• _What to do_
Output the data exactly, with every line intact.

* Start Records to use *

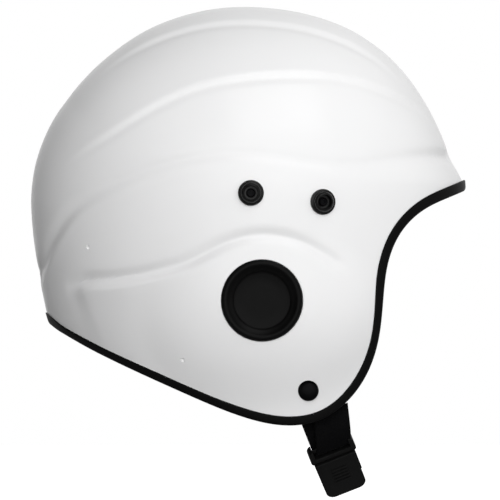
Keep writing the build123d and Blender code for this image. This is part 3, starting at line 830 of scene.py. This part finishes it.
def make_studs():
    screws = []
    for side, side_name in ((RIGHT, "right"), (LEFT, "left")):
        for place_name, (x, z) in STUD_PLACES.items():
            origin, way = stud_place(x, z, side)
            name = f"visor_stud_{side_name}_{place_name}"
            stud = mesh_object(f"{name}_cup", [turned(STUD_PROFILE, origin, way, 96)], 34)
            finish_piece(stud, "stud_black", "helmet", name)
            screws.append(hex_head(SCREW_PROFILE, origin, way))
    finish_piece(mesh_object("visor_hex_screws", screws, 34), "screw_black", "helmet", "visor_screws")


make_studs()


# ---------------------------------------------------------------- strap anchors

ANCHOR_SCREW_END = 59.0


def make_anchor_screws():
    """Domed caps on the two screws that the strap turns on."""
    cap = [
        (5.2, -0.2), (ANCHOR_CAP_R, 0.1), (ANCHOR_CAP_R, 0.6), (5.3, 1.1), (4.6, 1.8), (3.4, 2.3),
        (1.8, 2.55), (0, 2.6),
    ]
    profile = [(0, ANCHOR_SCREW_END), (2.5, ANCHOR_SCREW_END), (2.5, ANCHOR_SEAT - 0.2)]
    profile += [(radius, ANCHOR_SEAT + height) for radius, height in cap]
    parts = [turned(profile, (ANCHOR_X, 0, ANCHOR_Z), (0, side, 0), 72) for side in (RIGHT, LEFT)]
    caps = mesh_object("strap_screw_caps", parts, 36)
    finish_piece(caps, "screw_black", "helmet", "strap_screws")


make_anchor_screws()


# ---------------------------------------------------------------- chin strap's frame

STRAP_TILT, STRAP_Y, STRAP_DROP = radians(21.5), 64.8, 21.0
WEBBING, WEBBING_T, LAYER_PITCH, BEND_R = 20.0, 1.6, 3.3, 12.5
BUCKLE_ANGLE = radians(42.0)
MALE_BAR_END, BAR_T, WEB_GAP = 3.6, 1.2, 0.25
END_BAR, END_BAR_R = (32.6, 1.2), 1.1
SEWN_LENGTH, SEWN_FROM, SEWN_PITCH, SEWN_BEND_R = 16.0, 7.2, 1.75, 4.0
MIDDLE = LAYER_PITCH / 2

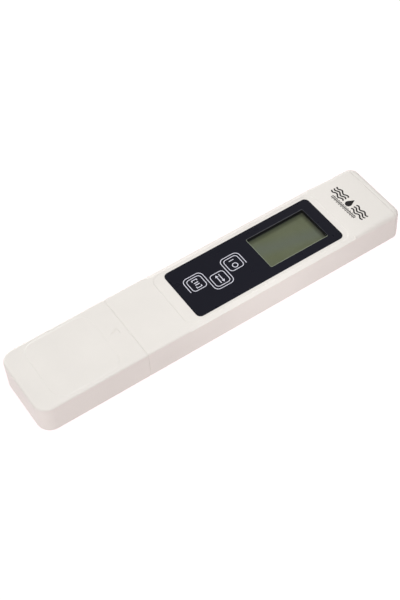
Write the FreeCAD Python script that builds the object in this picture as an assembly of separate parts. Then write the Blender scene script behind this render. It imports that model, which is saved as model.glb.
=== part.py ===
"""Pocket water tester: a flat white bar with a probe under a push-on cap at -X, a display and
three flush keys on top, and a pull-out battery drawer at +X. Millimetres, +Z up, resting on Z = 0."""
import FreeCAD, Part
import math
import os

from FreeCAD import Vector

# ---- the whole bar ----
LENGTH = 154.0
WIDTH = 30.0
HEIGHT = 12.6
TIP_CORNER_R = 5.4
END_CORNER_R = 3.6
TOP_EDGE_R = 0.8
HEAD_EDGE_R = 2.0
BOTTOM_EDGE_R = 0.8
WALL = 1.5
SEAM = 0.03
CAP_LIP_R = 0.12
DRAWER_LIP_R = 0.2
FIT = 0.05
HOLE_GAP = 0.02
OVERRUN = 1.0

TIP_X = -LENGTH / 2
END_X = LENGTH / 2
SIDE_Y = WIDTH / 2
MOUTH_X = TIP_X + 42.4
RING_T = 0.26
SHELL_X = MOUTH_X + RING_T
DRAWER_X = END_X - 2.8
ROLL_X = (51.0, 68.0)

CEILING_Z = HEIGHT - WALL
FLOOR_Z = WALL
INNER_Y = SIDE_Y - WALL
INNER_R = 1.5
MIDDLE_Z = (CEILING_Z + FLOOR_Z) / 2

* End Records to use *

• _Written response_
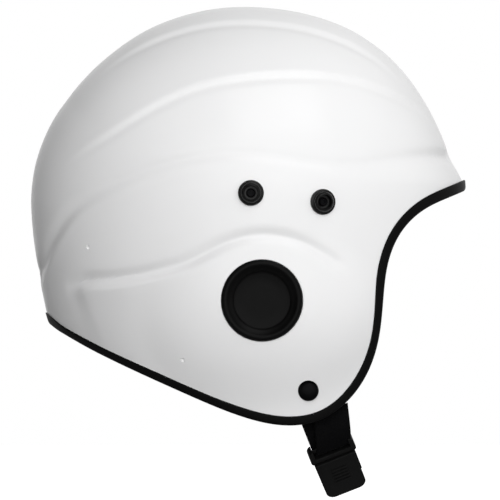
Keep writing the build123d and Blender code for this image. This is part 3, starting at line 830 of scene.py. This part finishes it.
def make_studs():
    screws = []
    for side, side_name in ((RIGHT, "right"), (LEFT, "left")):
        for place_name, (x, z) in STUD_PLACES.items():
            origin, way = stud_place(x, z, side)
            name = f"visor_stud_{side_name}_{place_name}"
            stud = mesh_object(f"{name}_cup", [turned(STUD_PROFILE, origin, way, 96)], 34)
            finish_piece(stud, "stud_black", "helmet", name)
            screws.append(hex_head(SCREW_PROFILE, origin, way))
    finish_piece(mesh_object("visor_hex_screws", screws, 34), "screw_black", "helmet", "visor_screws")


make_studs()


# ---------------------------------------------------------------- strap anchors

ANCHOR_SCREW_END = 59.0


def make_anchor_screws():
    """Domed caps on the two screws that the strap turns on."""
    cap = [
        (5.2, -0.2), (ANCHOR_CAP_R, 0.1), (ANCHOR_CAP_R, 0.6), (5.3, 1.1), (4.6, 1.8), (3.4, 2.3),
        (1.8, 2.55), (0, 2.6),
    ]
    profile = [(0, ANCHOR_SCREW_END), (2.5, ANCHOR_SCREW_END), (2.5, ANCHOR_SEAT - 0.2)]
    profile += [(radius, ANCHOR_SEAT + height) for radius, height in cap]
    parts = [turned(profile, (ANCHOR_X, 0, ANCHOR_Z), (0, side, 0), 72) for side in (RIGHT, LEFT)]
    caps = mesh_object("strap_screw_caps", parts, 36)
    finish_piece(caps, "screw_black", "helmet", "strap_screws")


make_anchor_screws()


# ---------------------------------------------------------------- chin strap's frame

STRAP_TILT, STRAP_Y, STRAP_DROP = radians(21.5), 64.8, 21.0
WEBBING, WEBBING_T, LAYER_PITCH, BEND_R = 20.0, 1.6, 3.3, 12.5
BUCKLE_ANGLE = radians(42.0)
MALE_BAR_END, BAR_T, WEB_GAP = 3.6, 1.2, 0.25
END_BAR, END_BAR_R = (32.6, 1.2), 1.1
SEWN_LENGTH, SEWN_FROM, SEWN_PITCH, SEWN_BEND_R = 16.0, 7.2, 1.75, 4.0
MIDDLE = LAYER_PITCH / 2

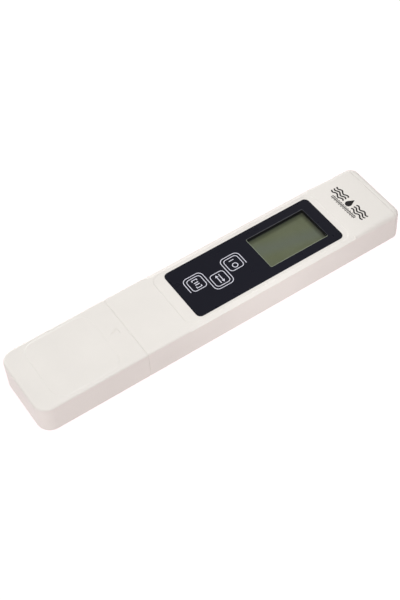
Write the FreeCAD Python script that builds the object in this picture as an assembly of separate parts. Then write the Blender scene script behind this render. It imports that model, which is saved as model.glb.
=== part.py ===
"""Pocket water tester: a flat white bar with a probe under a push-on cap at -X, a display and
three flush keys on top, and a pull-out battery drawer at +X. Millimetres, +Z up, resting on Z = 0."""
import FreeCAD, Part
import math
import os

from FreeCAD import Vector

# ---- the whole bar ----
LENGTH = 154.0
WIDTH = 30.0
HEIGHT = 12.6
TIP_CORNER_R = 5.4
END_CORNER_R = 3.6
TOP_EDGE_R = 0.8
HEAD_EDGE_R = 2.0
BOTTOM_EDGE_R = 0.8
WALL = 1.5
SEAM = 0.03
CAP_LIP_R = 0.12
DRAWER_LIP_R = 0.2
FIT = 0.05
HOLE_GAP = 0.02
OVERRUN = 1.0

TIP_X = -LENGTH / 2
END_X = LENGTH / 2
SIDE_Y = WIDTH / 2
MOUTH_X = TIP_X + 42.4
RING_T = 0.26
SHELL_X = MOUTH_X + RING_T
DRAWER_X = END_X - 2.8
ROLL_X = (51.0, 68.0)

CEILING_Z = HEIGHT - WALL
FLOOR_Z = WALL
INNER_Y = SIDE_Y - WALL
INNER_R = 1.5
MIDDLE_Z = (CEILING_Z + FLOOR_Z) / 2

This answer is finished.